Note that I'm fairly new to GL and entirely new to VDPAU, and I haven't traced through the timings in detail yet, so this explanation could very well be wrong. However, it seems to fit what I'm seeing and the issue disappears when I add a hack to prevent the VDPAU surfaces from ever being released (at least until VDPAU stops working entirely due to memory exhaustion).

haasn commented 6 years ago

It might be possible to reuse some of the direct rendering code, which also has to do explicit GL synchronization, but the existing architecture doesn't seem like a great fit for what we need.

I wonder if we could somehow move the responsibility of calling mp_image_unrefp call to the hwdec mapper unmap() code; then the vdpau hwdec mapper code would be free to insert whatever synchronization fences it needs to ensure there's no early free.

tchebb commented 6 years ago

@haasn The mapper does currently keep its own reference to the mp_image, so it would be feasible for ra_hwdec_mapper_unmap() to do the synchronization. That code is API-independent, though, so it couldn't directly insert GL fences—it would have to rely on (probably new) ra_ methods for the actual fencing.

haasn commented 6 years ago

To be clear, I was referring to the actual vdpau mapper implementation - not the generic mapper code.

tchebb commented 6 years ago

Isn't that code vo-independent, though? I don't see how it could have sufficient knowledge of how the surface is used or access to the output API to insert fences.

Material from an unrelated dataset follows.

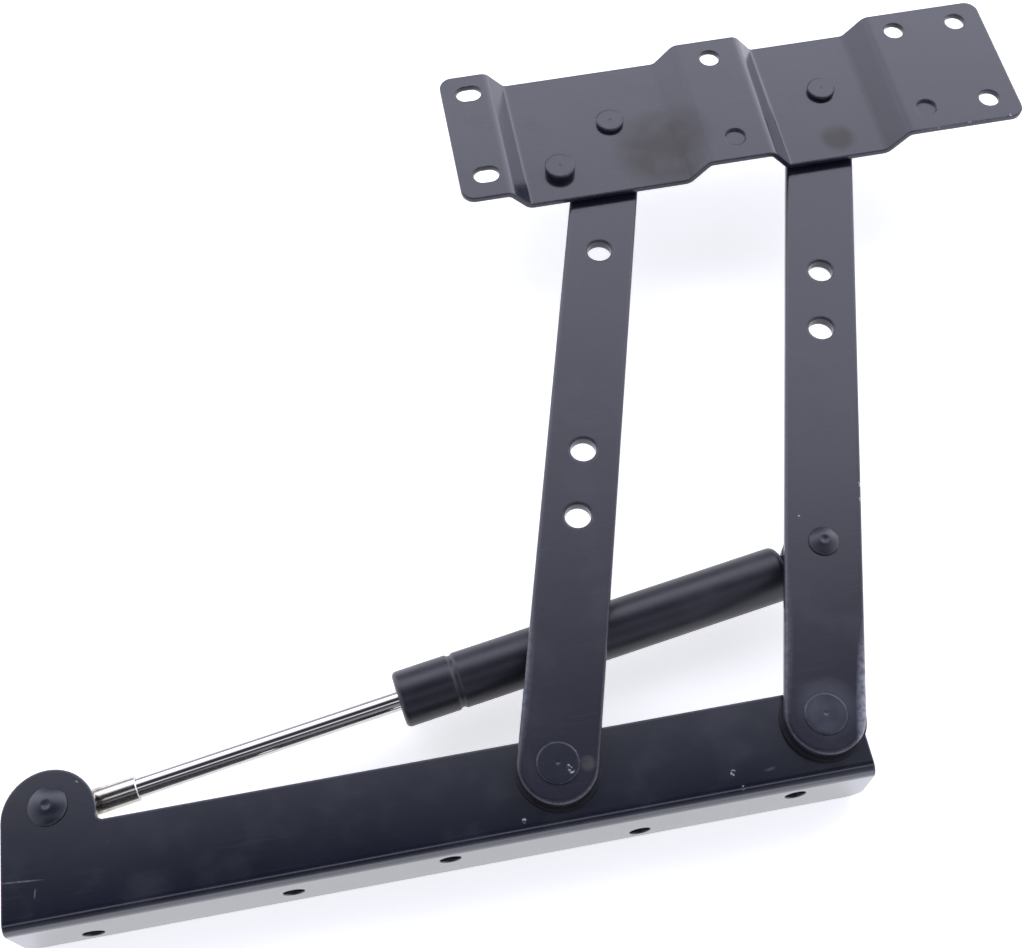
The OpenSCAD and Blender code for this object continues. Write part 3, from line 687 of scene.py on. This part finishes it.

rob-sve commented 5 years ago

Just wanted to add for others that might get this: I ran into this issue with twitching at the top of the screen as @tchebb described, and tried out setting vo=vdpau in my mpv.conf which seemed to solve it. While that did fix the twitching, it also made mpv freeze (as well as X11 itself momentarily) when exiting fullscreen. Then I googled around for that issue, and found #5307 where it was suggested that you disable flipping in nvidia-settings. That did not fix the freezing issue for me, but it did fix the twitching issue even after I remove the vo=vdpau setting.

So could this issue also be related to having 'Allow Flipping' enabled in nvidia-settings?

I've also previously turned on Triple Buffering in the Xorg config because I had issues with vsync in KDE Plasma.

tchebb commented 5 years ago

@rsvensson Thanks for the info! If my theory about what's causing this is correct, the problem can occur with any combination of settings when OpenGL/VDPAU is used, but only will occur when the GPU attempts to read the VDPAU surface after the CPU frees it. As such, it seems entirely reasonable that changing settings which affect the code path on either the CPU or GPU can make the problem appear and disappear.

garoto commented 5 years ago

Might wanna use auto-profiles.lua to only apply video-sync and interpolation to videos where they really matter I guess.

[interpol]
    profile-desc=cond:get("container-fps", math.huge) <= 45
    video-sync=display-resample
    interpolation=yes
ghost commented 5 years ago

From a very superficial glance over this issue, it seems the cause and fix is well known. Who wants to write a patch? Also why is anyone still using vdpau?